Quick! Does anyone have Tom Cruise on speed dial? I believe he's already tackled ,this particular problem.
Since I've come out against sex offender registries and in support of ex-con's gun and voting rights, you can probaly guess my take on this evil law that will be abused if allowed to stand.
Those nine old men* better overturn this lickedy split.
* Yeah, yeah. Like "third word", "nine old men" is too good to retire.
make that "third world"
Dumbass!
Does anyone have Tom Cruise on speed dial? I believe he's already tackled ,this particular problem.
So did Voyager. Of course, Brad Dourif was lucky enough to have a suicidal mission against a bunch of Kazon soldiers to fall back on, thus neatly avoiding having to deal with him anymore after they "fixed" him.
Someday it may be possible to "fix" people like this. That raises all sorts of questions.
Knowing with certainty that someone is guilty without evidence is how Columbo did it. If it's good enough for him...
There's some science fiction that you really wish had no chance of becoming reality, such as the notion of pre-crime. Alas...
So, that's why David Letterman apologized to the Palins.
Anyone taking bets? I say 5-4 they uphold it.
I cannot even begin to count the number of crimes I have thought of committing. Murder, sex offenses, theft. If you are going to convict me based on what I have thought, I am in deep trouble. If you have to convict me based on what I have done, well, I am very close to a model citizen. This is a very chilling idea. And what is sexually dangerous. Wanting to have sex with that beautiful woman over there? I would be considered dangerous a dozen times a week.
One more step towards thought crime.
Congress -- hoist by their own petard.
First the NSA routs through my email, now this!

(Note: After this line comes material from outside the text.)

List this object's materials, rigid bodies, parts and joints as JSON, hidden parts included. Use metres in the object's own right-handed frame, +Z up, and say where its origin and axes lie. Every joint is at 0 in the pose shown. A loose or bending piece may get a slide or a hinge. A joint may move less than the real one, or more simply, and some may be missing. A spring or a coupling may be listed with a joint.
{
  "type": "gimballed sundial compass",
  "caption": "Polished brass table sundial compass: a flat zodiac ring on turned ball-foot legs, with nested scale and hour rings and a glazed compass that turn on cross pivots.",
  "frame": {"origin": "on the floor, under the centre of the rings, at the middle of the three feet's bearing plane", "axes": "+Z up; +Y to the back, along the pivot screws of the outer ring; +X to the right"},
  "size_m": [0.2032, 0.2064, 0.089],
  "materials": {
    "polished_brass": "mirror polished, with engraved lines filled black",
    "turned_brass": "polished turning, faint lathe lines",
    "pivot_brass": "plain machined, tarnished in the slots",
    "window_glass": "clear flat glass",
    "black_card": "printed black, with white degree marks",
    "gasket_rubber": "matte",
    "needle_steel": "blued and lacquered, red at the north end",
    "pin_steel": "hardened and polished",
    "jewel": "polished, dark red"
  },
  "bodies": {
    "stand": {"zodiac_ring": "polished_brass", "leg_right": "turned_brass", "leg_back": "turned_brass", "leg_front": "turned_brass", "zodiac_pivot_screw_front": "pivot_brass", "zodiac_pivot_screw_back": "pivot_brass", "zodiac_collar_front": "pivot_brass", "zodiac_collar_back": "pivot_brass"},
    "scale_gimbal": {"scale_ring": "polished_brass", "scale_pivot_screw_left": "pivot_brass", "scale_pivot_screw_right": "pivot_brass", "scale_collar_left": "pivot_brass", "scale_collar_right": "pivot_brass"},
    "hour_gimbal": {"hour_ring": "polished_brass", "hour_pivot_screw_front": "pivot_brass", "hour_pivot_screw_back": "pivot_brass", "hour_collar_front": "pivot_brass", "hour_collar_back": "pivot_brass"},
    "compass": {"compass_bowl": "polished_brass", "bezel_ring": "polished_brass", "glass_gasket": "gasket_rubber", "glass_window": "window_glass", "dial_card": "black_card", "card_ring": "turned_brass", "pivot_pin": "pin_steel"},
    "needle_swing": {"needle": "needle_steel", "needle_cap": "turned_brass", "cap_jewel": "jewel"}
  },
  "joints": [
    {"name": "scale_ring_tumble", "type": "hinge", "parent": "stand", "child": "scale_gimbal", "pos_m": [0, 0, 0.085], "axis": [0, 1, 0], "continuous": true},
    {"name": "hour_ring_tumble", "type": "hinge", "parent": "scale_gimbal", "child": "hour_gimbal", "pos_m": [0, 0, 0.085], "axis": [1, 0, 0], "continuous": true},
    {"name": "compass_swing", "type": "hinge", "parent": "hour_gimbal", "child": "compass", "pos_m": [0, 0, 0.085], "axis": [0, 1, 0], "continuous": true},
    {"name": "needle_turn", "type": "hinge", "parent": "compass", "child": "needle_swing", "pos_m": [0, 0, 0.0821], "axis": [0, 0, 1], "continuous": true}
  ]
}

Those of you talking thought crime haven't seen the light. Those of us in the BDSM community, who actually DO engage in completely consensual "sexually violent conduct" will end up in the psych ward and have our kids taken away.
Being a politician is a sex crime. Let's send all those fuckers to the loony bin.

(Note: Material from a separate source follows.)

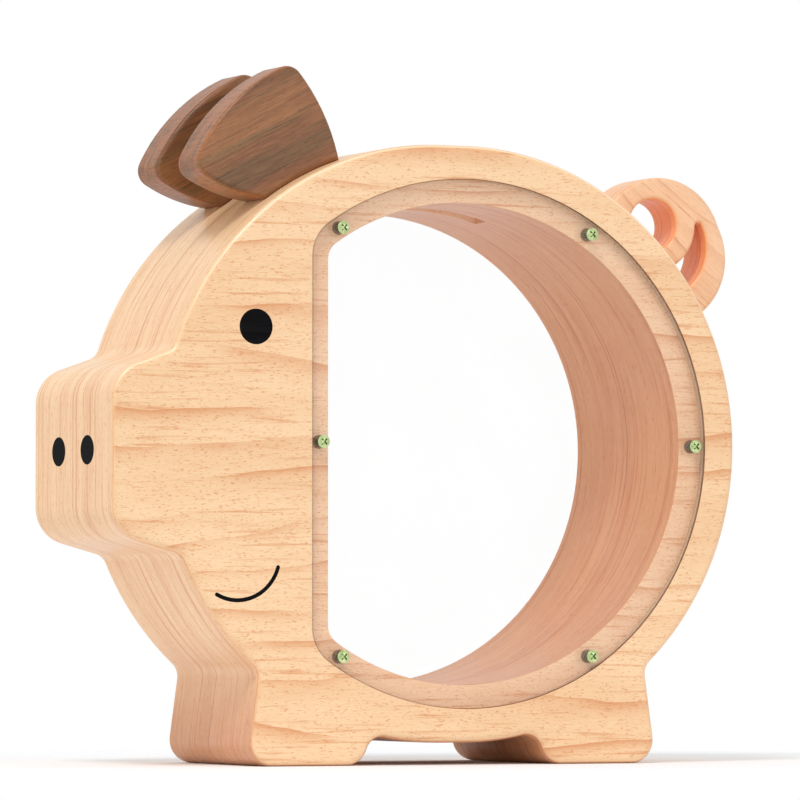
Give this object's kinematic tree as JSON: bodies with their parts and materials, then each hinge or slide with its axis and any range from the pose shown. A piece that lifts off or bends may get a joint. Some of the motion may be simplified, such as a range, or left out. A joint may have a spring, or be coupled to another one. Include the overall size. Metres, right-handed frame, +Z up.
{
  "type": "wooden money box",
  "caption": "Pig-shaped wooden coin bank with a D-shaped chamber behind clear screwed windows, a top coin slot, two ears and a curled tail.",
  "frame": {"origin": "on the ground under the middle of the object's length, in the glue plane between the two boards", "axes": "+X from the snout to the tail, +Y from the front window to the rear window, +Z up"},
  "size_m": [0.2098, 0.0678, 0.2049],
  "materials": {
    "pine": "sanded, clear satin oil, horizontal grain",
    "walnut": "sanded, clear satin oil, slanting grain",
    "dowel_wood": "plain turned beech",
    "clear_acrylic": "clear polished sheet",
    "zinc": "yellow-green zinc plated",
    "black_inlay": "matt black"
  },
  "bodies": {
    "root": {"front_board": "pine", "rear_board": "pine", "front_ear": "walnut", "rear_ear": "walnut", "front_ear_dowels": "dowel_wood", "rear_ear_dowels": "dowel_wood", "tail": "pine", "tail_dowels": "dowel_wood", "front_eye": "black_inlay", "rear_eye": "black_inlay", "front_smile": "black_inlay", "rear_smile": "black_inlay", "front_nostril": "black_inlay", "rear_nostril": "black_inlay"},
    "front_window": {"front_window": "clear_acrylic"},
    "front_screw_1": {"front_screw_1": "zinc"},
    "front_screw_2": {"front_screw_2": "zinc"},
    "front_screw_3": {"front_screw_3": "zinc"},
    "front_screw_4": {"front_screw_4": "zinc"},
    "front_screw_5": {"front_screw_5": "zinc"},
    "front_screw_6": {"front_screw_6": "zinc"},
    "rear_window": {"rear_window": "clear_acrylic"},
    "rear_screw_1": {"rear_screw_1": "zinc"},
    "rear_screw_2": {"rear_screw_2": "zinc"},
    "rear_screw_3": {"rear_screw_3": "zinc"},
    "rear_screw_4": {"rear_screw_4": "zinc"},
    "rear_screw_5": {"rear_screw_5": "zinc"},
    "rear_screw_6": {"rear_screw_6": "zinc"}
  },
  "joints": [
    {"name": "front_window_lift", "type": "slide", "parent": "root", "child": "front_window", "axis": [0, -1, 0], "range_m": [0, 0.04]},
    {"name": "front_screw_1_out", "type": "slide", "parent": "front_window", "child": "front_screw_1", "axis": [0, -1, 0], "range_m": [0, 0.014]},
    {"name": "front_screw_2_out", "type": "slide", "parent": "front_window", "child": "front_screw_2", "axis": [0, -1, 0], "range_m": [0, 0.014]},
    {"name": "front_screw_3_out", "type": "slide", "parent": "front_window", "child": "front_screw_3", "axis": [0, -1, 0], "range_m": [0, 0.014]},
    {"name": "front_screw_4_out", "type": "slide", "parent": "front_window", "child": "front_screw_4", "axis": [0, -1, 0], "range_m": [0, 0.014]},
    {"name": "front_screw_5_out", "type": "slide", "parent": "front_window", "child": "front_screw_5", "axis": [0, -1, 0], "range_m": [0, 0.014]},
    {"name": "front_screw_6_out", "type": "slide", "parent": "front_window", "child": "front_screw_6", "axis": [0, -1, 0], "range_m": [0, 0.014]},
    {"name": "rear_window_lift", "type": "slide", "parent": "root", "child": "rear_window", "axis": [0, 1, 0], "range_m": [0, 0.04]},
    {"name": "rear_screw_1_out", "type": "slide", "parent": "rear_window", "child": "rear_screw_1", "axis": [0, 1, 0], "range_m": [0, 0.014]},
    {"name": "rear_screw_2_out", "type": "slide", "parent": "rear_window", "child": "rear_screw_2", "axis": [0, 1, 0], "range_m": [0, 0.014]},
    {"name": "rear_screw_3_out", "type": "slide", "parent": "rear_window", "child": "rear_screw_3", "axis": [0, 1, 0], "range_m": [0, 0.014]},
    {"name": "rear_screw_4_out", "type": "slide", "parent": "rear_window", "child": "rear_screw_4", "axis": [0, 1, 0], "range_m": [0, 0.014]},
    {"name": "rear_screw_5_out", "type": "slide", "parent": "rear_window", "child": "rear_screw_5", "axis": [0, 1, 0], "range_m": [0, 0.014]},
    {"name": "rear_screw_6_out", "type": "slide", "parent": "rear_window", "child": "rear_screw_6", "axis": [0, 1, 0], "range_m": [0, 0.014]}
  ]
}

Constitutionally, how is this different from the internment of the Japanese-Americans in the 1940's?
Indeed, it could lead to the idea of pre-emptive detention or execution.
Michael Ejercito, I think the difference is that, unlike the Japanese government, a "person [who] has at some time in his or her life engaged in child molestation or sexually violent conduct" is perceived to present an incorrigible, constant threat to defenseless targets.
When the Japanese government surrendered, that war at least was over, which cannot happen with this "war."
"Mentally ill" is only considered a protected class in terms of job discrimination, not medical choices, gun rights, or indefinite incarceration. So, if a company refuses to hire me I on the grounds that I have spent time in mental institutions, I can sue them and have a good chance of winning. If a hospital (a company that provides medical care) locks me up against my will for a month on the grounds that I have spent time in mental institions, I have almost no chance of winning the case.
The New Jersey state consitution even had a clause for decades that read, "No idiot or insane person shall enjoy the right of suffurage." Last election, the voters amended it. They thought the term "idiot" and "insane" were offensive, and so they changed the wording to something more PC. So dennying psychiatric survivors the right to vote is apparently OK as long as you don't hurt their feelings in the process.
The fourth circuit is right. The statute fails under the Due Process clause.
-jcr
Constitutionally, how is this different from the internment of the Japanese-Americans in the 1940's?
That was a crime, too. The fact that no government official ever was prosecuted it is a stain on our history.